According to SSA, of the 5.5 million employers filing today, only about 10 percent are filing either returns or information reporting documents electronically. However, 50 percent of the remaining five million are filing on paper created by a personal computer. Because this information is already in an electronic format, it could easily be submitted to the IRS by modem. This is a tremendous opportunity. It should be pursued, not held up by lack of electronic signature methods or by concerns regarding security which may be unnecessary.

APA believes the technology exists to do this with the use of PINs. For example, EFTPS uses PINs. We are concerned that the states are beginning to develop standards for electronic signatures and programs to receive tax and information return documents electronically. IRS should partner immediately with the SSA, the state tax and employment agencies, the private sector and ANSI to develop national procedures and standards.

· Provide businesses with alternative methods and incentives to file information returns electronically.
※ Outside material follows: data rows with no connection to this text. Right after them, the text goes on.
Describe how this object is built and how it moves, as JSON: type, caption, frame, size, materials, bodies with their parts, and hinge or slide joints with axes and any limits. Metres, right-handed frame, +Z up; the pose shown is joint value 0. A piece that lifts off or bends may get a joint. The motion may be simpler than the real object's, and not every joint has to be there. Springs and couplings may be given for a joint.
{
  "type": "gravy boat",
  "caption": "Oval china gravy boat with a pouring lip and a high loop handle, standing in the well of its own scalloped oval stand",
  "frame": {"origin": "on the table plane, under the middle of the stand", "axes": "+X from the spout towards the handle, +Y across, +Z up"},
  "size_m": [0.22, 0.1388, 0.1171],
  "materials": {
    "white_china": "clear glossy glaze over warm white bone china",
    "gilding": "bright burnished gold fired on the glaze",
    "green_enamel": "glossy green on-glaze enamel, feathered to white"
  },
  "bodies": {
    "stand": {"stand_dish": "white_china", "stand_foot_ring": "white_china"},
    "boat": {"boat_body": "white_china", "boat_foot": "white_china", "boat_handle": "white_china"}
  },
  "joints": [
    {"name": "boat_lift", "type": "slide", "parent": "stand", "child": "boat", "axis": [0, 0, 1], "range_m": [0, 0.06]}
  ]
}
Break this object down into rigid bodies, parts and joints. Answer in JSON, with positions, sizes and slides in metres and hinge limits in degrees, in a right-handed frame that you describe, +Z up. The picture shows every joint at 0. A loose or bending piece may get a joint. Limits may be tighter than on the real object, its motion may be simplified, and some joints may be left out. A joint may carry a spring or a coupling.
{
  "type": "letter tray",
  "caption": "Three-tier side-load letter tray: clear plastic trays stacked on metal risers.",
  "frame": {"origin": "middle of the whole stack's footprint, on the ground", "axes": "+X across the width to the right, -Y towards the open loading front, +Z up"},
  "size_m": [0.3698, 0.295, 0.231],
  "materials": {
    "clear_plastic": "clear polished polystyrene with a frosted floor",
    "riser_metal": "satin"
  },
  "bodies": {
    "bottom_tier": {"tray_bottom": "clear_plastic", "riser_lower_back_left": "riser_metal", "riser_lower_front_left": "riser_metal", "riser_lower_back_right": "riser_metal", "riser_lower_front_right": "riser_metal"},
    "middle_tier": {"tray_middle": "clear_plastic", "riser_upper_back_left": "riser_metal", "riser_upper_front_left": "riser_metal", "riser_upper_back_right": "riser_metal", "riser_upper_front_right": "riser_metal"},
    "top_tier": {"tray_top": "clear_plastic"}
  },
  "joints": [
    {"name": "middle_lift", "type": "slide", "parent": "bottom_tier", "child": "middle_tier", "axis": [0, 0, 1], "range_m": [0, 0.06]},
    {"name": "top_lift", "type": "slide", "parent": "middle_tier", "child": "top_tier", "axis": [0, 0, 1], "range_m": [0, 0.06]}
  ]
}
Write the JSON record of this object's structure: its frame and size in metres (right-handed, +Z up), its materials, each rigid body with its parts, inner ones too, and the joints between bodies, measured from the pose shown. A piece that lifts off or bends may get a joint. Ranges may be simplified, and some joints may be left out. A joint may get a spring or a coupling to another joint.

It is important that the government provide users with alternative methods for automated filing. (See discussion on Social Security Administration above.) For example, Electronic Data Interchange (EDI) equipment is expensive and available for tax use in only a very small number of businesses. Businesses are reluctant to make that kind of investment in payroll departments.

Voluntary programs for electronic filing should be created, leaving modem to modem, magnetic media, and other automated methods available to those who want them.

· Outsource when appropriate expertise is not available within IRS.


Thank you for giving the APA an opportunity to make these comments. We remain willing and able to assist the Commission in its efforts to accomplish some long-needed reforms.